By Shailendree Wickrama Adittiya
Commemorative days are often given themes in order to draw attention to pressing issues and raise awareness in a more focused manner. This year, the theme for World Mental Health Day, which is today (10), is “Make mental health and wellbeing for all a global priority” and the World Health Organisation (WHO) stated that this year’s commemorative day will give us the opportunity to rekindle efforts to protect and improve mental health.
According to the World Health Organisation, many aspects of mental health have been challenged, especially with the Covid-19 pandemic, which has created a global crisis for mental health, fuelling short-term and long-term stresses.
Added to the impact of the Covid-19 pandemic is growing social and economic inequalities, protracted conflicts, and violence and public health emergencies. In the local context, discussions on mental health are crucial, as the ongoing economic crisis can have a severe impact on one’s wellbeing. While people face uncertainty about their futures, as many are losing their income and jobs, they also struggle to feed themselves and their families and afford their children’s education. In addition to this, shortages in the country, from food to fuel to medicine, have put livelihoods and lives at risk.

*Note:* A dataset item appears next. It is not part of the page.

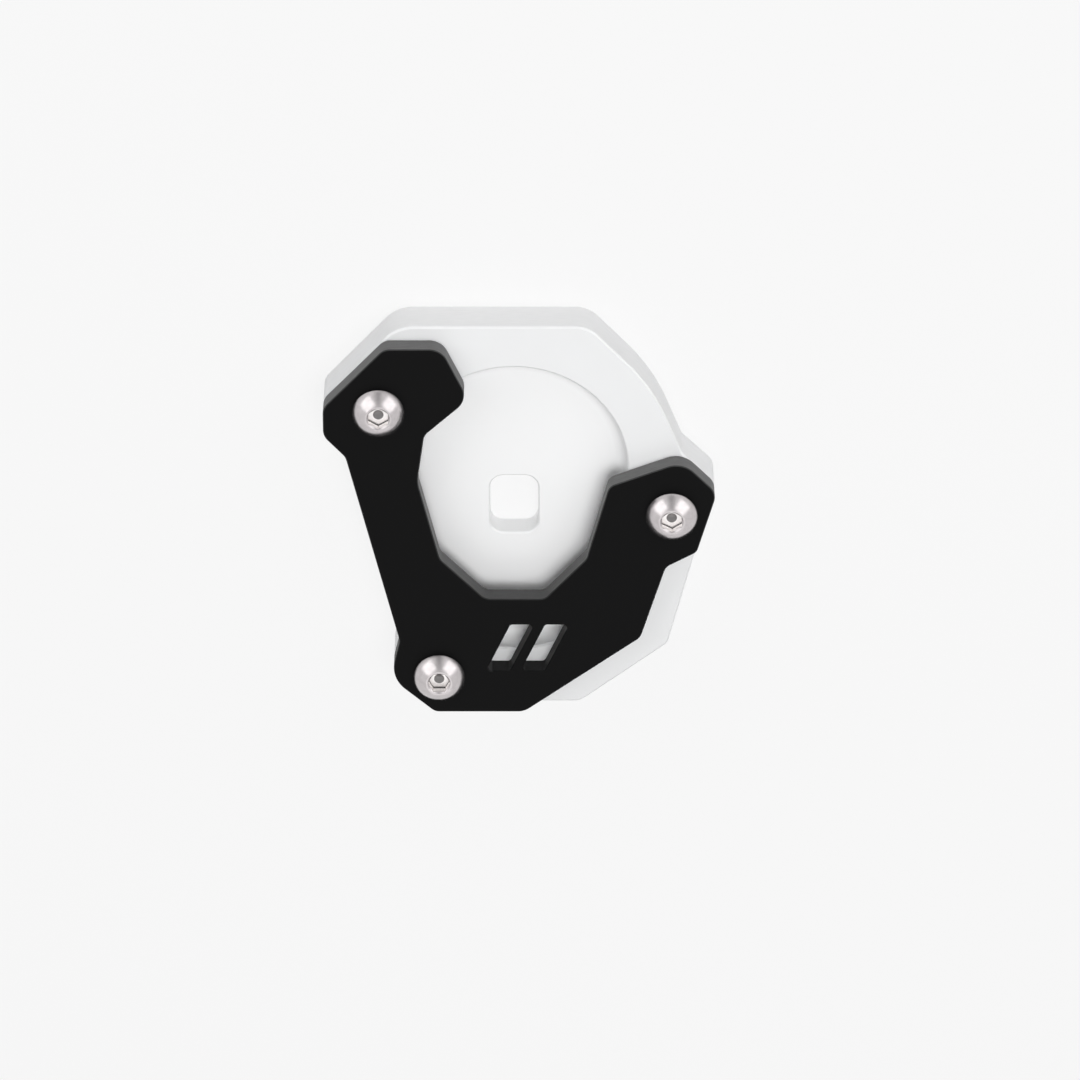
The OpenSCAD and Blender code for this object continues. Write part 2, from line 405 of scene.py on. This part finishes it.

However, stigma and discrimination continue to be a barrier to social inclusion and accessing the right care. Considering these factors, raising awareness about mental health and wellbeing in today’s context is imperative. The World Health Organisation has this year also shed light on mental health issues people face in the workplace.
Mental health in the workplace
On 28 September, the International Labour Organisation (ILO) and the World Health Organisation (WHO) issued a joint policy brief on new measures to tackle mental health issues at work. According to the joint statement, an estimated 12 billion workdays are lost each year due to depression and anxiety. This costs the global economy close to $ 1 trillion each year.
In addition to this, the World Mental Health Report published by WHO in June showed that one billion people lived with a mental disorder in 2019, of which 15% were working age adults. These mental health issues are amplified by discrimination and inequality, as well as harassment, including bullying and psychological violence or mobbing.
This is made worse by the Covid-19 pandemic, which triggered a 25% increase in general anxiety and depression globally. However, the ILO-WHO joint statement notes: “In 2020, governments worldwide spent an average of just 2% of health budgets on mental health, with lower-middle income countries investing less than 1%.”
The statement adds that the ILO Occupational Safety and Health Convention (No. 155) and Recommendation (No. 164) provides legal frameworks to protect the health and safety of workers.
“However, the WHO Mental Health Atlas found that only 35% of countries reported having national programmes for work-related mental health promotion and prevention.”
Expansion of services locally
In Sri Lanka, there is some hope as mental health services are seeing some expansion. According to the World Mental Health Report 2022, a comparison between 2004 and 2021 shows acute inpatient units going from 10 to 25, outpatient clinics at hospitals going from 10 to 26, child mental health clinics in general hospitals going from two to 26, child mental health units going from zero to two, and mental health helplines going from zero to one.
In terms of human resources, the number of psychiatrists increased from 36 to 136, child psychiatrists increased from one to 10, forensic psychiatrists increased from zero to two, and medical officers of mental health increased from 40 to 223.
The data included in the World Mental Health Report 2022 is sourced from the Health Ministry as well as unpublished data by the Directorate of Mental Health.
In the report, WHO also highlighted the country’s ban on pesticides to prevent suicide, stating that when the Government drew up the Control of Pesticides Act in 1980, pesticide poisoning accounted for more than two-thirds of all suicides in the country.
“By 2016, the annual suicide rate had fallen more than 70% to 14 per 100,000. The Ministry of Health continues to work on suicide prevention in multiple departments and the overall suicide rate now stands at around 25% of its peak.”
The WHO goes on to state: “Together, the bans are estimated to have saved 93,000 lives between 1995 and 2015, at a direct cost to the Government of $ 43 for each life saved. Thousands of lives continue to be saved every year.”
While efforts are being made to expand Sri Lanka’s mental health resources and reduce suicides, one can’t help but wonder if the country’s health sector and mental health professionals are equipped to handle the mental health issues that will without doubt surface due to the economic crisis.